Rows from a dataset
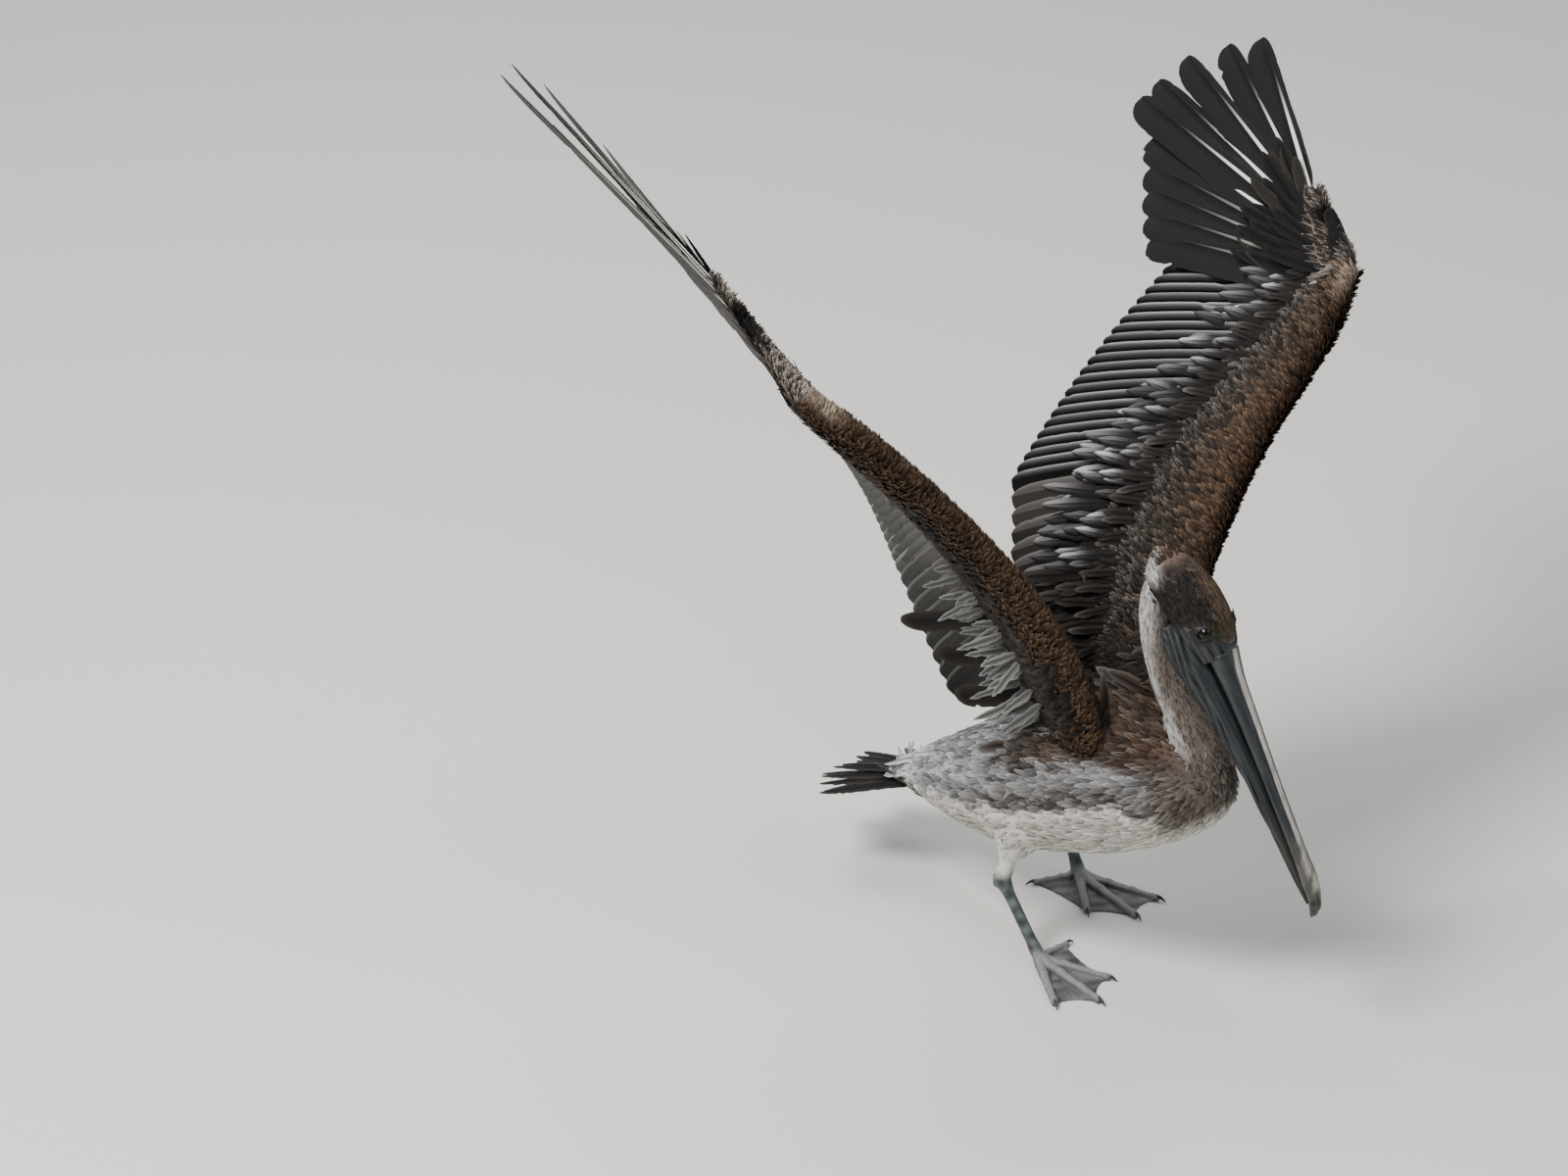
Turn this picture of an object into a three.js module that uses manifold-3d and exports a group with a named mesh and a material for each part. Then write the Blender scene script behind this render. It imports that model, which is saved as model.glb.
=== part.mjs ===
// A standing juvenile brown pelican with raised wings, life size, as a still museum model.
// Millimetres, +Z up. The bird faces -Y, its left side is +X. It stands on the plane z = 0.
import * as THREE from "three";
import { mergeVertices } from "three/addons/utils/BufferGeometryUtils.js";
import Module from "manifold-3d";

const wasm = await Module();
wasm.setup();

// ---------------------------------------------------------------- driving dimensions
const GAP = 0.35; // clearance between neighbouring pieces
const SKIN_SIDES = 18; // corners of a body ring
const LIMB_SIDES = 8; // corners of a leg ring

// Head frame: the point midway between the eyes, the pitch of the bill line and the head's roll.
const EYES_MIDDLE = new THREE.Vector3(0, -172, 361);
const BILL_PITCH = THREE.MathUtils.degToRad(-59);
const HEAD_ROLL = THREE.MathUtils.degToRad(-10);
const HEAD_YAW = THREE.MathUtils.degToRad(4.5);
const HEAD_FRONT = 24; // where the feathers end on the forehead, ahead of the eyes
const EYE_RADIUS = 9;
const EYE_OFFSET = 17; // centre of the eyeball from the middle plane

// Wing bones and feathers.
const HUMERUS = 215;
const ULNA = 240;
const HAND = 105;
const FEATHER_THICK = 1.5;
const PRIMARY_COVERTS = 0.4; // share of a primary's length under its coverts
const SECONDARY_COVERTS = 0.55;
const COVERT_THICK = 6;
const PRIMARIES = 10;
const SECONDARIES = 12;
const WING_ARCH = 34; // how far the arm bows up between shoulder and wrist

// Legs.
const TARSUS_RADIUS = 6.5;
const WEB_THICK = 2;
const CLAW_LENGTH = 9;

const vec = (p) => new THREE.Vector3(p[0], p[1], p[2]);
const lerp = THREE.MathUtils.lerp;

// ---------------------------------------------------------------- solids and booleans
// A closed mesh becomes a solid; a mesh that is inside out is turned round first.
function solidOf(geometry) {
  geometry.deleteAttribute("normal");
  geometry.deleteAttribute("uv");
  const merged = mergeVertices(geometry, 1e-4);
  const build = (triVerts) =>
    new wasm.Manifold(
      new wasm.Mesh({
        numProp: 3,
        vertProperties: new Float32Array(merged.attributes.position.array),
        triVerts: new Uint32Array(triVerts),
      }),
    );
  const corners = Array.from(merged.index.array);
  const solid = build(corners);
  if (solid.volume() > 0) return solid;
  for (let i = 0; i < corners.length; i += 3) {
    [corners[i + 1], corners[i + 2]] = [corners[i + 2], corners[i + 1]];
  }
  return build(corners);
}

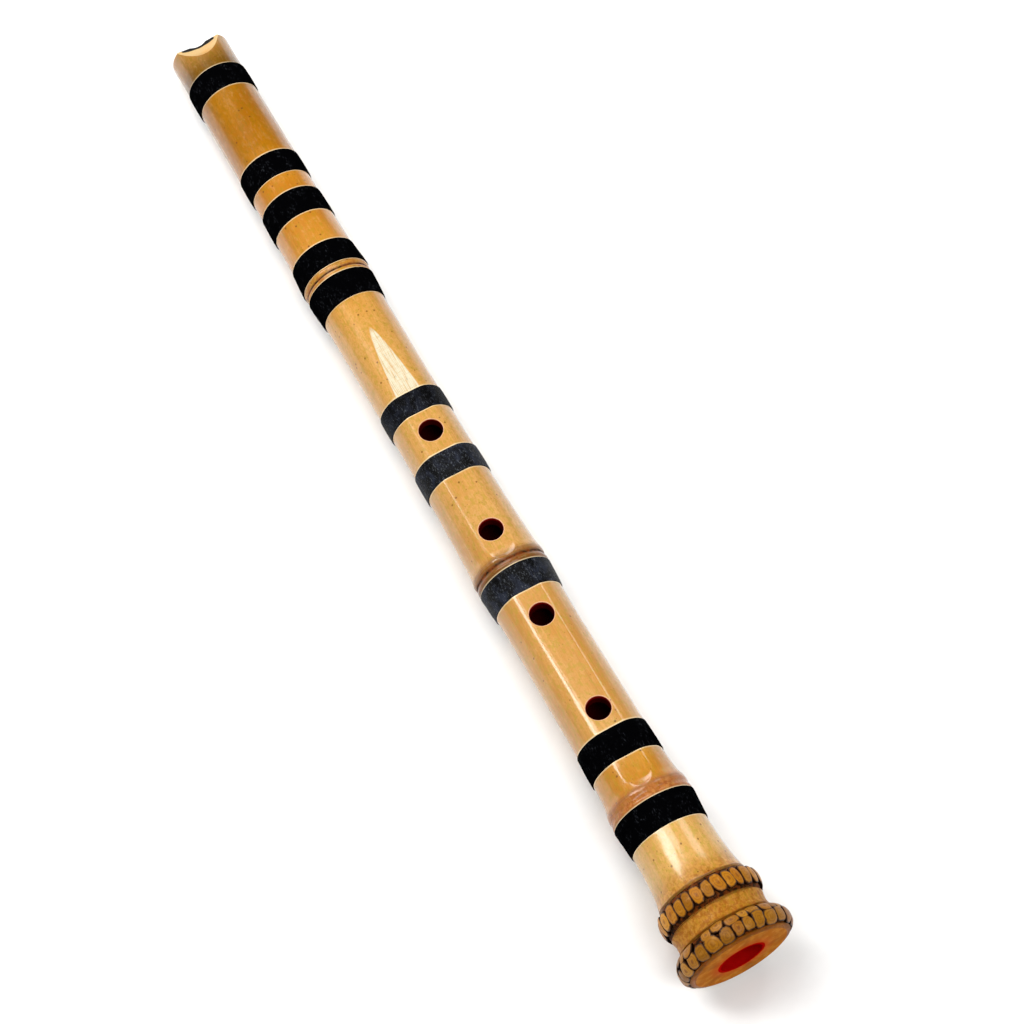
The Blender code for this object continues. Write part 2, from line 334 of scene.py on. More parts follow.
def grid_points(stations, radii, around):
    """Points of rows of stations and radii, each row going round the bore."""
    around = np.broadcast_to(around, radii.shape)
    stations = np.broadcast_to(stations, radii.shape)
    return np.stack((stations, radii * np.sin(around), radii * np.cos(around)), -1)


def grid_faces(rows, count):
    """Quads of a grid that closes on itself both ways, as an array (rows, count, 4)."""
    i = np.arange(rows)[:, None]
    j = np.arange(count)[None, :]
    after, beside = (i + 1) % rows, (j + 1) % count
    return np.stack((i * count + j, after * count + j, after * count + beside,
                     i * count + beside), -1)


def turned(name, loop, count, materials, wave=None):
    """Closed body turned about the bore from a loop of (station, radius)."""
    loop = np.asarray(loop, float)
    around = angles(count)
    radii = np.repeat(loop[:, 1][:, None], count, 1)
    if wave is not None:
        radii = radii + wave(loop[:, 0][:, None], around[None, :])
    points = grid_points(loop[:, 0][:, None], radii, around).reshape(-1, 3)
    faces = grid_faces(len(loop), count).reshape(-1, 4)
    return finish_mesh(make_mesh(name, points, faces), materials)


# ---- tubes with holes
class Tube:
    """A tube with an outer and an inner skin, round-edged holes and closed ends.

    Rows of points go round the bore: the outer skin's from the mouth to the root, then the
    root end's face, then the inner skin's back to the mouth. A face's kind is its material.
    """

    def __init__(self, outer_rows, inner_rows, outer, inner, around, end_face=(), cut_to=-1.0,
                 spread=None):
        self.outer_rows, self.inner_rows = outer_rows, inner_rows
        self.outer, self.inner = outer, inner
        self.around = around
        count = len(around)
        outside = grid_points(outer_rows[:, None], outer(outer_rows[:, None], around), around)
        face = np.array(end_face, float).reshape(-1, 2)
        face = grid_points(face[:, :1], np.repeat(face[:, 1:], count, 1), around)
        back = inner_rows[::-1, None]
        turned_by = spread(back) if spread is not None else 0.0 * back
        inner_around = around + turned_by * np.sin(2.0 * around)
        inside = grid_points(back, inner(back, inner_around), inner_around)
        self.points = [block.reshape(-1, 3) for block in (outside, face, inside)]
        self.rows = len(outer_rows) + len(end_face) + len(inner_rows)
        self.total = self.rows * count
        self.faces = grid_faces(self.rows, count)
        self.kinds = np.zeros(self.faces.shape[:2], int)
        self.kinds[len(outer_rows) - 1:] = 1
        self.kinds[:int(np.sum(outer_rows < cut_to))] = 1
        self.kept = np.ones(self.faces.shape[:2], bool)
        self.extra, self.extra_kinds = [], []

    def height(self, skin, s, y, side):
        """Height of a skin over the point (s, y), on the front or the back."""
        radius = np.full_like(s, START_RADIUS)
        for _ in range(6):
            angle = np.arcsin(np.clip(y / radius, -1.0, 1.0))
            angle = angle if side > 0 else math.pi - angle
            radius = skin(s, angle)
        return side * np.sqrt(np.maximum(radius * radius - y * y, 0.0))

    def border(self, first, last, columns, base):
        """Point numbers round a block of a skin, in order; base gives a row's number."""
        count = len(self.around)
        top = [(first, c) for c in columns[:-1]]
        right = [(r, columns[-1]) for r in range(first, last)]
        bottom = [(last, c) for c in columns[:0:-1]]
        left = [(r, columns[0]) for r in range(last, first, -1)]
        loop = top + right + bottom + left
        return np.array([base(r) * count + c % count for r, c in loop])

    def block(self, station, reach, side):
        """Outer rows, inner rows and columns of the mesh that a hole replaces."""
        rows = self.outer_rows
        outer = [int(np.searchsorted(rows, station + off)) for off in (-reach, reach)]
        inner = [int(np.argmin(np.abs(self.inner_rows - rows[row]))) for row in outer]
        wide = math.asin(reach / float(self.outer(np.array(station), np.array(0.0))))
        middle = 0.0 if side > 0 else math.pi
        away = np.abs(np.angle(np.exp(1j * (self.around - middle))))
        centre, half = int(np.argmin(away)), int(np.sum(away < wide) // 2)
        return outer, inner, list(range(centre - half, centre + half + 1))

    def hole_rings(self, station, radius, side, edge, edge_in):
        """Rings of points over a hole's edge and down its wall, between two mesh borders."""
        ahead, across = edge[:, 0] - station, edge[:, 1]
        turn = np.arctan2(across, ahead)
        cos, sin = np.cos(turn), np.sin(turn)
        rings = []

        def ring(s, y, z):
            rings.append(np.stack((s, y, z), -1))

        lip = radius + HOLE_ROUND
        for share in HOLE_BLEND:
            s = station + lip * cos + (ahead - lip * cos) * share
            y = lip * sin + (across - lip * sin) * share
            ring(s, y, self.height(self.outer, s, y, side))
        top = rings[-1][:, 2]
        for degrees in HOLE_EDGE:
            a = math.radians(degrees)
            r = lip - HOLE_ROUND * math.sin(a)
            ring(station + r * cos, r * sin, top - side * HOLE_ROUND * (1.0 - math.cos(a)))
        s, y, start = rings[-1].T
        foot = self.height(self.inner, s, y, side)
        for share in HOLE_WALL:
            ring(s, y, start + (foot - start) * share)
        for share in HOLE_INSIDE:
            s2, y2 = s + (edge_in[:, 0] - s) * share, y + (edge_in[:, 1] - y) * share
            ring(s2, y2, self.height(self.inner, s2, y2, side))
        return rings

    def hole(self, station, radius, side, kinds, margin=HOLE_MARGIN):
        """Cut a round-edged hole through both skins; kinds are its edge and its wall."""
        outer, inner, columns = self.block(station, radius + margin, side)
        final = self.rows - 1
        wrapped = [column % len(self.around) for column in columns[:-1]]
        for row in [*range(*outer), *range(final - inner[1], final - inner[0])]:
            self.kept[row, wrapped] = False
        outside = self.border(*outer, columns, lambda row: row)
        inside = self.border(*inner, columns, lambda row: final - row)
        stacked = np.concatenate(self.points)
        numbers = [outside]
        for points in self.hole_rings(station, radius, side, stacked[outside], stacked[inside]):
            numbers.append(np.arange(len(points)) + self.total)
            self.points.append(points)
            self.total += len(points)
        numbers.append(inside)
        edge, wall = kinds
        labels = ([0] * len(HOLE_BLEND) + [edge] * len(HOLE_EDGE) + [wall] * len(HOLE_WALL)
                  + [1] * (len(HOLE_INSIDE) + 1))
        for a, b, kind in zip(numbers, numbers[1:], labels):
            self.extra.append(np.stack((a, np.roll(a, -1), np.roll(b, -1), b), -1))
            self.extra_kinds.append(np.full(len(a), kind))

    def build(self, name):
        """Object of the tube with its holes."""
        faces = [self.faces[self.kept]] + self.extra
        kinds = [self.kinds[self.kept]] + self.extra_kinds
        return make_mesh(name, np.concatenate(self.points), np.concatenate(faces),
                         np.concatenate(kinds))


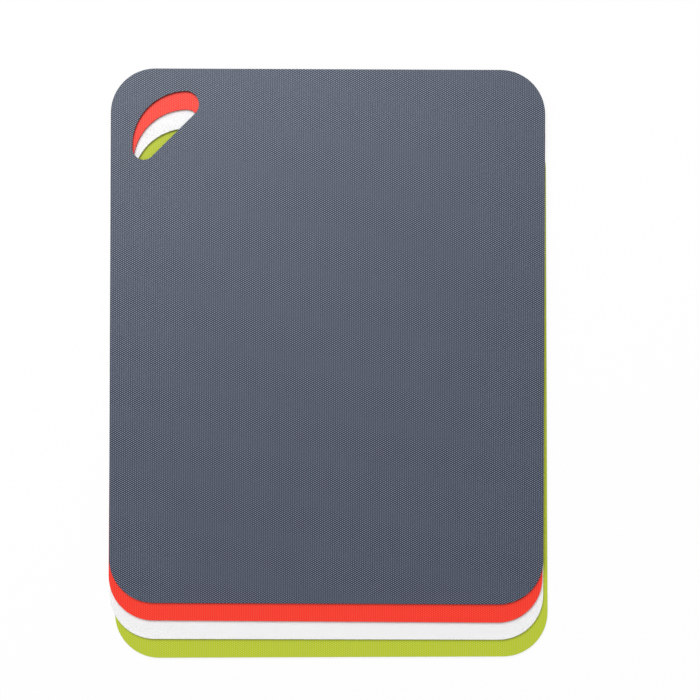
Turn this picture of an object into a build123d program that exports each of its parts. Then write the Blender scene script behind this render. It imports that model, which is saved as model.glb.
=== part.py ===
from build123d import *
from math import sqrt
import os

# Flexible cutting mats: four alike sheets of tough plastic, each in its own colour, lying in a stack
# that is fanned out towards the cook. Every mat is one die-cut piece with rounded corners and a hang
# hole across one corner. X runs across the mats, Y along them towards the hang holes and Z up. The
# origin is on the table, under the middle of the fanned stack.

os.makedirs("parts", exist_ok=True)

# The sheet, in millimetres
MAT_WIDTH = 292.0
MAT_LENGTH = 359.2
SHEET_THICKNESS = 1.2
CORNER_RADIUS = 30.0
# The cutting die goes in from above and rounds the rims of the upper face; those below stay sharp
RIM_RADIUS = 0.12

# The hang hole: a slice of a disc whose straight side lies across the corner's diagonal, so that a
# finger or a hook bears on the curved side, which faces the corner
HOLE_BAND = 23.7  # sheet left between the rounded corner and the curved side, along the diagonal
HOLE_DEPTH = 25.2  # from the curved side to the straight side, along the diagonal
HOLE_ARC_RADIUS = 36.7
HOLE_OFF_DIAGONAL = 0.4  # how far the hole's middle lies off the diagonal, towards the long side
HOLE_TOP_END_RADIUS = 8.8  # the end by the short side of the mat
HOLE_SIDE_END_RADIUS = 7.6  # the end by the long side of the mat

# The fan: each mat lies on the raised grain of the one below, one step nearer the hang holes
GRAIN_GAP = 0.1
FAN_STEP = 12.3

# From the table up: each mat's colour, its slip across the fan, as a share of the step, and its turn
COLOURS = ("green", "white", "red", "grey")
SLIP_SHARES = (0.11, -0.07, -0.08, -0.07)
TURN_DEGREES = (0.22, -0.13, -0.37, -0.24)


def mat_seat(layer):
    """The middle of a mat's underside, where the fan leaves it."""
    steps_from_middle = layer - (len(COLOURS) - 1) / 2
    x = SLIP_SHARES[layer] * FAN_STEP
    y = steps_from_middle * FAN_STEP
    z = layer * (SHEET_THICKNESS + GRAIN_GAP)
    return Location((x, y, z), (0, 0, TURN_DEGREES[layer]))


def hang_hole_plane(seat):
    """The hang hole's corner: X runs in beside the diagonal, and Y towards the short side."""
    square_corner = (-MAT_WIDTH / 2, MAT_LENGTH / 2, 0)
    diagonal = seat * Location(square_corner, (0, 0, -45))
    return Plane(diagonal * Location((0, -HOLE_OFF_DIAGONAL, 0)))


for layer, colour in enumerate(COLOURS):
    seat = mat_seat(layer)

    with BuildPart() as mat:
        with BuildSketch(Plane(seat)):
            RectangleRounded(MAT_WIDTH, MAT_LENGTH, CORNER_RADIUS)
        extrude(amount=SHEET_THICKNESS)

        # The hole's curved side bulges towards the corner, and each end has its own rounding
        curved_side = CORNER_RADIUS * (sqrt(2) - 1) + HOLE_BAND
        straight_side = curved_side + HOLE_DEPTH
        half_chord = sqrt(HOLE_ARC_RADIUS**2 - (HOLE_ARC_RADIUS - HOLE_DEPTH) ** 2)
        top_end = (straight_side, half_chord)
        side_end = (straight_side, -half_chord)
        with BuildSketch(hang_hole_plane(seat)) as hole:
            with BuildLine():
                ThreePointArc(side_end, (curved_side, 0), top_end)
                Line(top_end, side_end)
            make_face()
            fillet(hole.vertices().sort_by(Axis.Y)[-1], HOLE_TOP_END_RADIUS)
            fillet(hole.vertices().sort_by(Axis.Y)[0], HOLE_SIDE_END_RADIUS)
        extrude(amount=SHEET_THICKNESS, mode=Mode.SUBTRACT)

        # The upper rims, round the sheet and round the hole
        fillet(mat.faces().sort_by(Axis.Z)[-1].edges(), RIM_RADIUS)

    mat.part.label = f"{colour}_mat"
    export_step(mat.part, f"parts/{colour}_mat.step")
    box = mat.part.bounding_box()
    print(mat.part.label, round(mat.part.volume), box.min, box.max)
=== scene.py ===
import math

import bpy
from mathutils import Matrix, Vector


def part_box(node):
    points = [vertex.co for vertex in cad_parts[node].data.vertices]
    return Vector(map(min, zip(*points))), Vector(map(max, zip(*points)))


# Four flexible cutting mats in a fanned stack, seen from straight above on a white table. The sheets
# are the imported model's own, and this script gives them their plastic, the table, light and camera.

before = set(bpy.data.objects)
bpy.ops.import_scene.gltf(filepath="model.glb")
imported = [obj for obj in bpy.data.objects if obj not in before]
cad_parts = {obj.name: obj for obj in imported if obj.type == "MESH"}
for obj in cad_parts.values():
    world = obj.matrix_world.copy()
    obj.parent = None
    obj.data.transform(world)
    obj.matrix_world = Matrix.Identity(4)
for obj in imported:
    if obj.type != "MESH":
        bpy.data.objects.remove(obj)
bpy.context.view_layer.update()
bpy.ops.object.select_all(action="DESELECT")

# Metres, and degrees that each mat is turned by in the fan
SHEET_THICKNESS = 0.0012
STACK_HEIGHT = 0.0051
TURNS = {"green_mat": 0.22, "white_mat": -0.13, "red_mat": -0.37, "grey_mat": -0.24}

# The grain is columns of round pips along the mat, packed like a honeycomb and a little off square
PIP_PITCH = 0.001374
COLUMN_PITCH = 0.0012185
GRAIN_TURN = 0.5

# How high over the underside the cut wall starts, and how far below the face the rounded rim ends
CUT_START = (0.00001, 0.00003)
RIM_END = (0.00001, 0.00008)

# The plastic's roughness between the pips, how much smoother their tops are, and the cloudy swing in
# both roughness and colour
ROUGHNESS = 0.47
PIP_POLISH = 0.06
CLOUD_SWING = 0.04
CLOUD_SCALE = 22.0
CLOUD_DETAIL = 3.0


class Wire:
    """A socket in a material's nodes. Sums on wires add Math nodes, and node() adds any other."""

    def __init__(self, tree, output=None):
        self.tree = tree
        self.output = output

    def node(self, kind, settings=None, sockets=None, output=0):
        """Adds a node and gives back one of its outputs, by its name or number."""
        made = self.tree.nodes.new(kind)
        for name, value in (settings or {}).items():
            setattr(made, name, value)
        for name, value in (sockets or {}).items():
            if isinstance(value, Wire):
                self.tree.links.new(value.output, made.inputs[name])
            else:
                made.inputs[name].default_value = value
        return Wire(self.tree, made.outputs[output] if made.outputs else None)

    def math(self, operation, *values):
        return self.node("ShaderNodeMath", {"operation": operation}, dict(enumerate(values)))

    def __add__(self, other):
        return self.math("ADD", self, other)

    def __radd__(self, other):
        return self.math("ADD", other, self)

    def __sub__(self, other):
        return self.math("SUBTRACT", self, other)

    def __rsub__(self, other):
        return self.math("SUBTRACT", other, self)

    def __mul__(self, other):
        return self.math("MULTIPLY", self, other)

    def __rmul__(self, other):
        return self.math("MULTIPLY", other, self)

    def __truediv__(self, other):
        return self.math("DIVIDE", self, other)

    def __or__(self, other):
        """1 where either of two masks is."""
        return self.math("MAXIMUM", self, other)

    def cos(self):
        return self.math("COSINE", self)

    def rise(self, start, end):
        """0 up to start and 1 from end on, with a smooth rise between."""
        return self.node(
            "ShaderNodeMapRange",
            {"interpolation_type": "SMOOTHSTEP"},
            {"Value": self, "From Min": start, "From Max": end},
        )

    def blend(self, low, high):
        """The colour low where this is 0 and high where it is 1."""
        return self.node(
            "ShaderNodeMix", {"data_type": "RGBA"}, {0: self, 6: low, 7: high}, output=2
        )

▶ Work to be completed
Each line from the one holding "# The upper" to the one holding "RIM_END = (0.00001, 0.00008)", those two included, is to be transcribed exactly, and no other line.

▶ Result below
        # The upper rims, round the sheet and round the hole
        fillet(mat.faces().sort_by(Axis.Z)[-1].edges(), RIM_RADIUS)

    mat.part.label = f"{colour}_mat"
    export_step(mat.part, f"parts/{colour}_mat.step")
    box = mat.part.bounding_box()
    print(mat.part.label, round(mat.part.volume), box.min, box.max)
=== scene.py ===
import math

import bpy
from mathutils import Matrix, Vector


def part_box(node):
    points = [vertex.co for vertex in cad_parts[node].data.vertices]
    return Vector(map(min, zip(*points))), Vector(map(max, zip(*points)))


# Four flexible cutting mats in a fanned stack, seen from straight above on a white table. The sheets
# are the imported model's own, and this script gives them their plastic, the table, light and camera.

before = set(bpy.data.objects)
bpy.ops.import_scene.gltf(filepath="model.glb")
imported = [obj for obj in bpy.data.objects if obj not in before]
cad_parts = {obj.name: obj for obj in imported if obj.type == "MESH"}
for obj in cad_parts.values():
    world = obj.matrix_world.copy()
    obj.parent = None
    obj.data.transform(world)
    obj.matrix_world = Matrix.Identity(4)
for obj in imported:
    if obj.type != "MESH":
        bpy.data.objects.remove(obj)
bpy.context.view_layer.update()
bpy.ops.object.select_all(action="DESELECT")

# Metres, and degrees that each mat is turned by in the fan
SHEET_THICKNESS = 0.0012
STACK_HEIGHT = 0.0051
TURNS = {"green_mat": 0.22, "white_mat": -0.13, "red_mat": -0.37, "grey_mat": -0.24}

# The grain is columns of round pips along the mat, packed like a honeycomb and a little off square
PIP_PITCH = 0.001374
COLUMN_PITCH = 0.0012185
GRAIN_TURN = 0.5

# How high over the underside the cut wall starts, and how far below the face the rounded rim ends
CUT_START = (0.00001, 0.00003)
RIM_END = (0.00001, 0.00008)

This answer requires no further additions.